INTERIOR: The earth-floored main interior displays the building's timber-frame construction. The walls of the three original bays are of close-studding, with two intermediate rails between cill and wall plate, and some diagonal bracing between wall-posts and wall-plate. Some of the stud-work in the north wall has been lost, and the posts have been re-set on brick plinths. The two intermediate roof trusses are of queen-post construction, with curved braces running from posts to tie-beams, and diagonal struts reinforcing the queen-posts between tie-beams and principals. The western end wall has a central vertical post rising from the ground to the middle of the tie-beam (where it is braced by a pair of diagonal struts), and another from the tie-beam to the collar. The eastern wall was removed with the building of the extension, but the surviving truss shows similar construction. The roof has two tiers of purlins, the lower ones staggered and tenoned to the principals, the upper ones clasped between collar and principal. Many of the common rafters have been replaced, but some curved wind-braces survive. Another surviving feature is the cranked beam spanning the middle bay of the south wall, which once formed the lintel of the (now blocked) southern doorway; empty mortices show where the jambs have been removed.
The cart porch appears to be the earliest of the additions to the main barn. Its walls are of simple timber frame with brick infill. Its hipped roof is supported on the wall-plate and lower purlin of the main roof slope, where the original common rafters have been cut away to accommodate it.
The two-bay eastern extension to the main barn is of light softwood framing, with a gallery supported on two rows of posts. The contemporary stable extensions to the north-east have tiled floors and softwood lean-to roofs. The storage room interior was not inspected.
HISTORY: The oldest of the present structures on the site are of the C17. The present building was probably added to the complex in the early C18 as a threshing barn: the middle bay, with large doorways on either side for cross-ventilation, would have been the threshing floor, with the flanking bays used for storage. The northern entrance later received a tall covered porch to shelter carts delivering and collecting corn via the farmyard.
By the later C19, the mechanisation of agriculture had made the traditional threshing barn redundant, and the building seems to have been converted to serve another purpose, possibly that of hay storage. The southern door was blocked up, and the main barn extended eastward in two phases, with an upper floor inserted in the new section. Ancillary structures for stabling and storage were also added, and the north wall of the barn rebuilt in brick. Later still, the development of new materials made it possible to replace the original roof covering, probably thatch, with corrugated asbestos.

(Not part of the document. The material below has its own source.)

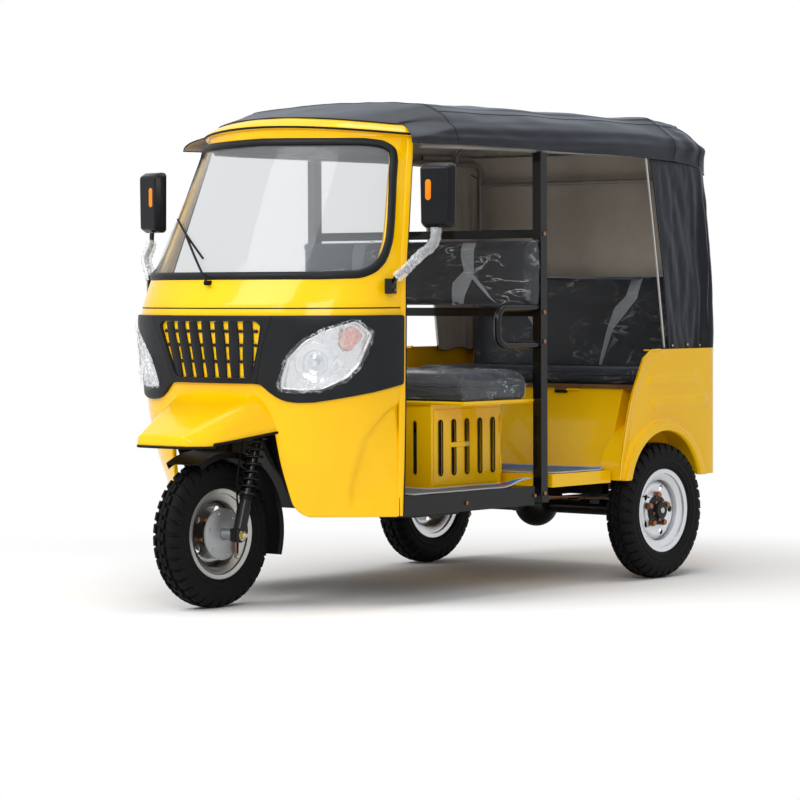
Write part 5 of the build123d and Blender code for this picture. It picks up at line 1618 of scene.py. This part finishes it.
for name, pad, low, high, z, body in (
    ("driver_seat", driver_cushion, (-138, -562), (280, 562), 803, "body"),
    ("bench_seat", bench_pad, (-1128, -580), (-796, 580), 822, "bench_lid"),
):
    tree = BVHTree.FromObject(pad, bpy.context.evaluated_depsgraph_get())
    line, normals = [], []
    for p in resampled(outline_of(low, high, 30, z), 14):
        near, normal, _, _ = tree.find_nearest(p * MM)
        line.append(near / MM + normal * 1.0)
        normals.append(normal)
    sweep(f"{name}_piping", line, normals, round_section(3.2, 8), seat_vinyl, body=body, closed=True)

# %% [markdown]
# ## Rear body panels
# A fine skin lies over each side panel: pressed ribs with round ends, the raised
# strip along its front edge and a rolled wheel arch flare.

# %% Side skins
SIDE = ((-600, 412), (-606, 431), (-612, 472), (-640, 588), (-677, 711), (-701, 766), (-744, 844), (-770, 892),
        (-818, 922), (-878, 924), (-1240, 924), (-1240, 412), (-1148, 412))
ARCH = (-903.0, 352.0)
PRESSED = (((-1125, 804), (-822, 804), 23), ((-1190, 713), (-850, 713), 28))


def pill_distance(x, z, a, b):
    ab = Vector((b[0] - a[0], b[1] - a[1]))
    t = max(0, min(1, ((x - a[0]) * ab.x + (z - a[1]) * ab.y) / ab.length_squared))
    return math.hypot(x - a[0] - ab.x * t, z - a[1] - ab.y * t)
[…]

REASONS FOR DESIGNATION: The C18 barn at Bear's Copse Farm is listed at Grade II for the following principal reasons:
* It is a good example of a timber-framed threshing barn built in the vernacular tradition;
* Although extensively altered, it retains a high proportion of its original fabric, and its original layout and function can still clearly be made out;
* It has group value with the roughly contemporary barn to the north-east.
The C18 barn at Bear's Copse House is designated at Grade II for the following principal reasons:
* It is a good example of a timber-framed threshing barn built in the vernacular tradition;
* Although altered, it retains a high proportion of its original fabric, and its original layout and function can still clearly be made out;
* It has group value with the roughly contemporary barn to the north-east.